Talya Meltzer


2017

pdf bib
Probabilistic Inference for Cold Start Knowledge Base Population with Prior World Knowledge
Bonan Min | Marjorie Freedman | Talya Meltzer
Proceedings of the 15th Conference of the European Chapter of the Association for Computational Linguistics: Volume 1, Long Papers

Building knowledge bases (KB) automatically from text corpora is crucial for many applications such as question answering and web search. The problem is very challenging and has been divided into sub-problems such as mention and named entity recognition, entity linking and relation extraction. However, combining these components has shown to be under-constrained and often produces KBs with supersize entities and common-sense errors in relations (a person has multiple birthdates). The errors are difficult to resolve solely with IE tools but become obvious with world knowledge at the corpus level.

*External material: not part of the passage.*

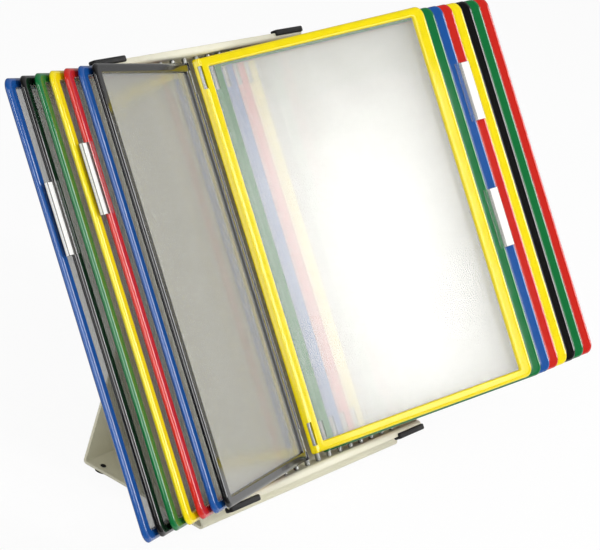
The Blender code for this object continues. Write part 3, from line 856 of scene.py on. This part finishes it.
bpy.ops.mesh.primitive_plane_add(size=FLOOR_SIZE, location=(0, 0, 0))
floor = bpy.context.object
floor.name = "floor"
floor.data.materials.append(white_floor("white_floor"))

# A block of eight pockets is sixteen faces of film deep, and light that is followed through only
# the default eight of them is lost and leaves the film grey.
bpy.context.scene.cycles.transparent_max_bounces = FILM_PASSES
world = bpy.data.worlds.new("white_surroundings")
bpy.context.scene.world = world
world.use_nodes = True
world.node_tree.nodes.clear()
tree = world.node_tree
path = add(tree, "ShaderNodeLightPath").outputs
mirrored = add(tree, "ShaderNodeMath", {0: path["Is Glossy Ray"], 1: path["Is Transmission Ray"]},
               operation="MAXIMUM")
way = add(tree, "ShaderNodeTexCoord").outputs["Generated"]
behind = add(tree, "ShaderNodeVectorMath", {0: way, 1: BACKDROP_WAY}, operation="DOT_PRODUCT")
sweep = add(tree, "ShaderNodeMapRange", {"Value": behind.outputs["Value"],
                                         "From Min": BACKDROP_EDGE[0],
                                         "From Max": BACKDROP_EDGE[1], "To Min": ROOM_LEVEL,
                                         "To Max": BACKDROP_LEVEL})
bounce = add(tree, "ShaderNodeMix", {0: mirrored.outputs[0], 2: AMBIENT, 3: sweep.outputs[0]})
level = add(tree, "ShaderNodeMix", {0: path["Is Camera Ray"], 2: bounce.outputs[0], 3: 1.0})
sky = add(tree, "ShaderNodeBackground", {"Color": (1, 1, 1, 1), "Strength": level.outputs[0]})
add(tree, "ShaderNodeOutputWorld", {"Surface": sky.outputs[0]})

for name, (way, far, size, watts) in LAMPS.items():
    lamp = bpy.data.lights.new(name, "AREA")
    lamp.shape, lamp.size, lamp.size_y, lamp.energy = "RECTANGLE", *size, watts
    held = bpy.data.objects.new(name, lamp)
    back = Vector(way).normalized()
    side = up_rack.cross(back).normalized()
    turn = Matrix((side, back.cross(side), back)).transposed().to_4x4()
    held.matrix_world = Matrix.Translation(AIM + back * far) @ turn
    bpy.context.collection.objects.link(held)

camera = bpy.data.cameras.new("camera")
camera.sensor_width, camera.lens = SENSOR, CAMERA_LENS
camera.clip_start, camera.clip_end = 0.05, 50
viewer = bpy.data.objects.new("camera", camera)
camera_axes = (CAMERA_RIGHT, [-c for c in CAMERA_DOWN], [-c for c in CAMERA_FORWARD])
columns = Matrix(camera_axes).transposed()
viewer.matrix_world = Matrix.Translation(CAMERA_PLACE) @ columns.to_4x4()
bpy.context.collection.objects.link(viewer)
bpy.context.scene.camera = viewer
bpy.context.scene.view_settings.view_transform = "Standard"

By analyzing Freebase and a large text collection, we found that per-relation cardinality and the popularity of entities follow the power-law distribution favoring flat long tails with low-frequency instances. We present a probabilistic joint inference algorithm to incorporate this world knowledge during KB construction. Our approach yields state-of-the-art performance on the TAC Cold Start task, and 42% and 19.4% relative improvements in F1 over our baseline on Cold Start hop-1 and all-hop queries respectively.